What is "data analytics" and why is important to events?

First off, let's make sure we are on the same page. Data analytics is the science of drawing insights from sources of raw information, usually through specialized computer programs. Data analysis techniques reveal trends and metrics that would otherwise be lost. These insights can be used to optimize processes and to increase the overall efficiency of a business or system. Whew, that was a mouthful! So why is it important for meetings and events?  Attendee actions during a meeting or event are a goldmine of data, just waiting to be harvested. Collecting information on sessions attended, notes taken on slides, responses to live polling and interactive games, exhibit booths visited, social media posts, and information requests/downloads, can provide meeting planners with powerful insights. These insights can be leveraged to make informed, data-driven decisions. Meeting and event planners can personalize the event experience and provide better marketing information based on individual preferences and interests. On a collective basis, data analytics can be applied to current and future meetings to make the meetings more relevant and targeted and, therefore, more valuable. In short, data analytics can improve the attendee experience and the event overall.

What has changed to make advanced data analytics possible for events?

You might be wondering, "So what's changed?" Four key things have made data analytics possible for live meetings and events:

  1. The explosion of data points at the event (see next question)
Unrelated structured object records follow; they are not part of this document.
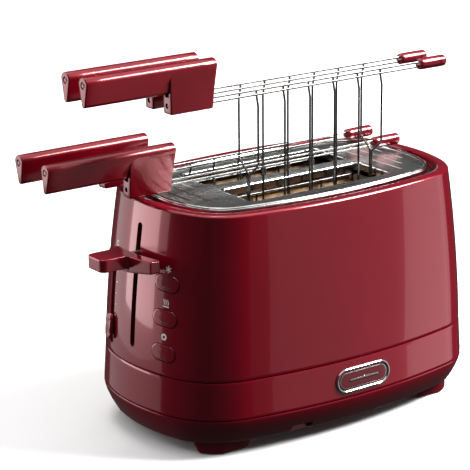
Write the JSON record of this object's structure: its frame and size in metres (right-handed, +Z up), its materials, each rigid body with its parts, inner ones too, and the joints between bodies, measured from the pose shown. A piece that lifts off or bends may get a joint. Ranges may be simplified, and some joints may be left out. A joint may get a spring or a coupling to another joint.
{
  "type": "pop up toaster",
  "caption": "Two-slot toaster with a tapered oval casing, a front lever, push buttons, a browning slider, a crumb tray and two hinged wire sandwich cages.",
  "frame": {"origin": "on the surface that the pads stand on, under the middle of the casing", "axes": "+X along the slots away from the controls, +Y to the rear slot, +Z up"},
  "size_m": [0.3398, 0.178, 0.2826],
  "materials": {
    "red_gloss": "high gloss",
    "red_handle": "satin gloss",
    "plate_steel": "brushed",
    "chrome_wire": "bright",
    "badge_chrome": "bright",
    "badge_red": "gloss",
    "black_plastic": "matt",
    "rubber_pad": "matt",
    "mica": "satin",
    "nichrome": "dull",
    "copper_coil": "enamelled",
    "board_green": "lacquer",
    "sheet_steel": "zinc plated"
  },
  "bodies": {
    "toaster": {"badge_frame": "badge_chrome", "badge_plate": "badge_red", "base_screws": "sheet_steel", "base_tray": "red_gloss", "chassis_plate_control": "sheet_steel", "chassis_plate_far": "sheet_steel", "control_board": "board_green", "cord_gland": "black_plastic", "electromagnet": "copper_coil", "element_board_front_inner": "mica", "element_board_front_outer": "mica", "element_board_rear_inner": "mica", "element_board_rear_outer": "mica", "element_windings_front": "nichrome", "element_windings_rear": "nichrome", "foot_pads": "rubber_pad", "guard_wires_front": "chrome_wire", "guard_wires_rear": "chrome_wire", "guide_rods": "sheet_steel", "outer_shell": "red_gloss", "reflector_front": "sheet_steel", "reflector_rear": "sheet_steel", "return_spring": "sheet_steel", "rod_bracket": "sheet_steel", "skirt_band": "red_gloss", "slider_track": "black_plastic", "switch_group": "black_plastic", "terminal_block": "black_plastic", "top_collar": "black_plastic", "top_plate": "plate_steel"},
    "carriage": {"carriage_bracket": "sheet_steel", "lifter_front": "sheet_steel", "lifter_rear": "sheet_steel", "keeper_plate": "sheet_steel", "lever_arm": "sheet_steel", "lever_knob": "red_gloss"},
    "defrost": {"defrost_button": "red_gloss"},
    "reheat": {"reheat_button": "red_gloss"},
    "bagel": {"bagel_button": "red_gloss"},
    "browning": {"browning_knob": "red_gloss"},
    "tray": {"crumb_tray": "red_gloss"},
    "front_pivot": {"front_cage_pins": "chrome_wire"},
    "front_near": {"front_cage_handle_near": "red_handle", "front_cage_grid_near": "chrome_wire", "front_cage_cap_near": "red_handle", "front_cage_screw_near": "sheet_steel"},
    "front_far": {"front_cage_handle_far": "red_handle", "front_cage_grid_far": "chrome_wire", "front_cage_cap_far": "red_handle", "front_cage_screw_far": "sheet_steel"},
    "rear_pivot": {"rear_cage_pins": "chrome_wire"},
    "rear_near": {"rear_cage_handle_near": "red_handle", "rear_cage_grid_near": "chrome_wire", "rear_cage_cap_near": "red_handle", "rear_cage_screw_near": "sheet_steel"},
    "rear_far": {"rear_cage_handle_far": "red_handle", "rear_cage_grid_far": "chrome_wire", "rear_cage_cap_far": "red_handle", "rear_cage_screw_far": "sheet_steel"}
  },
  "joints": [
    {"name": "carriage_slide", "type": "slide", "parent": "toaster", "child": "carriage", "axis": [0, 0, 1], "range_m": [-0.062, 0.02], "stiffness_N_per_m": 40, "springref_m": 0.0385, "deforming": ["return_spring"]},
    {"name": "defrost_press", "type": "slide", "parent": "toaster", "child": "defrost", "axis": [0.9656, 0.2457, -0.0849], "range_m": [0, 0.0018], "stiffness_N_per_m": 500, "springref_m": -0.0006},
    {"name": "reheat_press", "type": "slide", "parent": "toaster", "child": "reheat", "axis": [0.9656, 0.2457, -0.0849], "range_m": [0, 0.0018], "stiffness_N_per_m": 500, "springref_m": -0.0006},
    {"name": "bagel_press", "type": "slide", "parent": "toaster", "child": "bagel", "axis": [0.9656, 0.2457, -0.0849], "range_m": [0, 0.0018], "stiffness_N_per_m": 500, "springref_m": -0.0006},
    {"name": "browning_slide", "type": "slide", "parent": "toaster", "child": "browning", "axis": [0.0855, 0, 0.9963], "range_m": [0, 0.042]},
    {"name": "crumb_tray_slide", "type": "slide", "parent": "toaster", "child": "tray", "axis": [1, 0, 0], "range_m": [0, 0.15]},
    {"name": "front_cage_lift", "type": "slide", "parent": "toaster", "child": "front_pivot", "axis": [0, 0, 1], "range_m": [-0.068, 0.06]},
    {"name": "front_near_jaw", "type": "hinge", "parent": "front_pivot", "child": "front_near", "pos_m": [0.004, -0.0261, 0.1526], "axis": [1, 0, 0], "range_deg": [-2, 3]},
    {"name": "front_far_jaw", "type": "hinge", "parent": "front_pivot", "child": "front_far", "pos_m": [0.004, -0.0261, 0.1526], "axis": [1, 0, 0], "range_deg": [-3, 2]},
    {"name": "rear_cage_lift", "type": "slide", "parent": "toaster", "child": "rear_pivot", "axis": [0, 0, 1], "range_m": [0, 0.13]},
    {"name": "rear_near_jaw", "type": "hinge", "parent": "rear_pivot", "child": "rear_near", "pos_m": [0, 0.0261, 0.0846], "axis": [1, 0, 0], "range_deg": [-5, 0]},
    {"name": "rear_far_jaw", "type": "hinge", "parent": "rear_pivot", "child": "rear_far", "pos_m": [0, 0.0261, 0.0846], "axis": [1, 0, 0], "range_deg": [0, 5]}
  ],
  "couplings": [
    {"joint": "front_far_jaw", "follows": "front_near_jaw", "ratio": -1},
    {"joint": "rear_far_jaw", "follows": "rear_near_jaw", "ratio": -1}
  ]
}
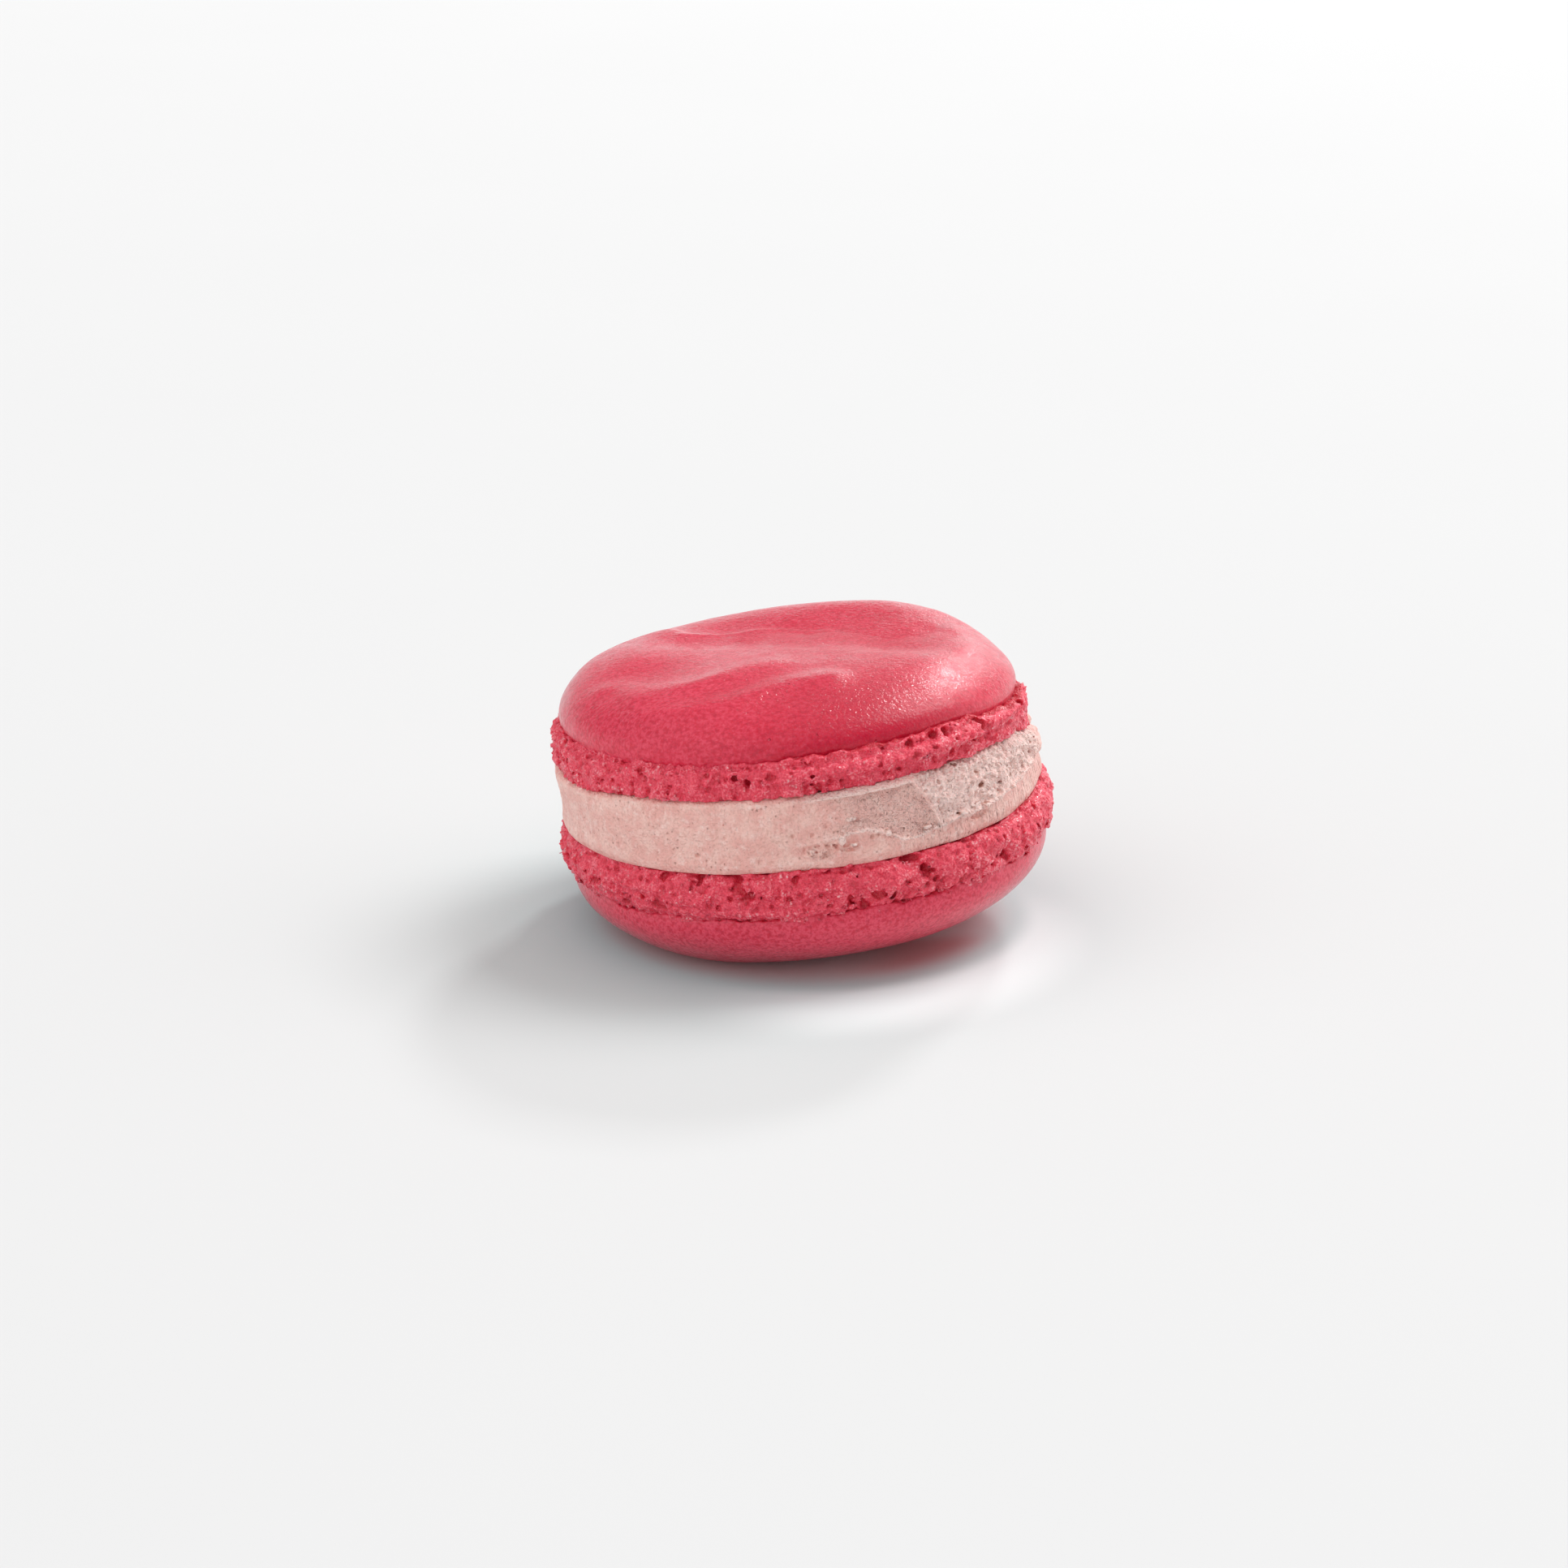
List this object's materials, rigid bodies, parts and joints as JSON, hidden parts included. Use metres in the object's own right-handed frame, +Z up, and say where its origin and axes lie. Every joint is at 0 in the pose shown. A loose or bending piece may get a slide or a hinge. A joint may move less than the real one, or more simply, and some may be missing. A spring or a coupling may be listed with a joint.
{
  "type": "french macaron",
  "caption": "Round pink-red macaron: smooth domed almond shells with rough crumbly feet, joined by a thick pale pink buttercream filling, resting with a slight lean.",
  "frame": {"origin": "on the table plane, under the centre of the macaron's bounding box", "axes": "+Z up; +X towards the raised side of the lean; -Y towards the side with the torn filling"},
  "size_m": [0.0455, 0.0453, 0.0265],
  "materials": {
    "shell": "baked almond meringue, satin smooth skin on the caps and granular porous crumb on the feet",
    "buttercream": "soft matte whipped buttercream with small air holes and a torn patch"
  },
  "bodies": {
    "root": {"top_shell": "shell", "bottom_shell": "shell", "filling": "buttercream"}
  },
  "joints": []
}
  2. The increased data analytics capabilities being built into engagement technologies used in meetings and events

  3. The emergence of API’s (application programming interfaces) which allow easy data sharing among event software products (i.e. registration, lead collection, second screen technology, event apps, event social media tools), with CRM systems (such as Salesforce) and automation tools (such as Marketo, HubSpot, and Eloqua).

  4. The emergence of affordable data analytic tools (such as Watson Analytics, Arrayand Tableau), business intelligence tools (such as Cognos, SAP).

What happens when you have a lot more data and a means of seamlessly sharing and analyzing that data? Significant insights into attendee sentiment, behavior and interests. Sound impressive? 

 What data points can be tracked? 

Just imagine the possibilities. There are too many to mention them all but here are a few:

  • Registration data (Name, title, company, sessions of interest, registration survey responses) EM Analytics

  • Polling and survey responses

  • Mobile event app data: Every touch on an app is trackable.

  • Exhibits visited: Wearable beacons technology (small radio transmitters worn on a badge or lanyard) can track exhibit booth dwell time (the booths each attendee visited and how long they visited).

  • Sessions attended: This can be accomplished via beacons or other radio frequency identification technology.

  • Social media sentiment analysis: tools that can measure social media activity and sentiments express around an event hashtag

  • Audience engagement technologies like Array offer a glimpse into attendees' thoughts and provide rich detail on sentiment, actions, and interactions with the presenter and content. It's also an effective way to test messaging and knowledge transfer.

  • Heatmaps of crowd flow through an exhibit hall and elsewhere (accomplished via beacon technology)

  • Course notes and product information downloaded

What key performance indicators are crucial to track?

Key performance indicators (KPIs) are the most important measures of event success. They vary considerably based on the purpose of the meeting. Certain KPIs may be more or less relevant for different event stakeholders. Here are some regularly used KPIs:

  • Event attendance by attendee category (i.e. attendee, exhibitors, speakers)

  • Gross revenue generated by category

  • Cost to revenue ratio per attendee and by event

  • Registration sales compared to previous events

  • Cost per attendee acquisition

  • Number of event no-shows

  • Repeat attendees by category (attendees/exhibitors)

  • Attendee satisfaction surveys (by event and by session)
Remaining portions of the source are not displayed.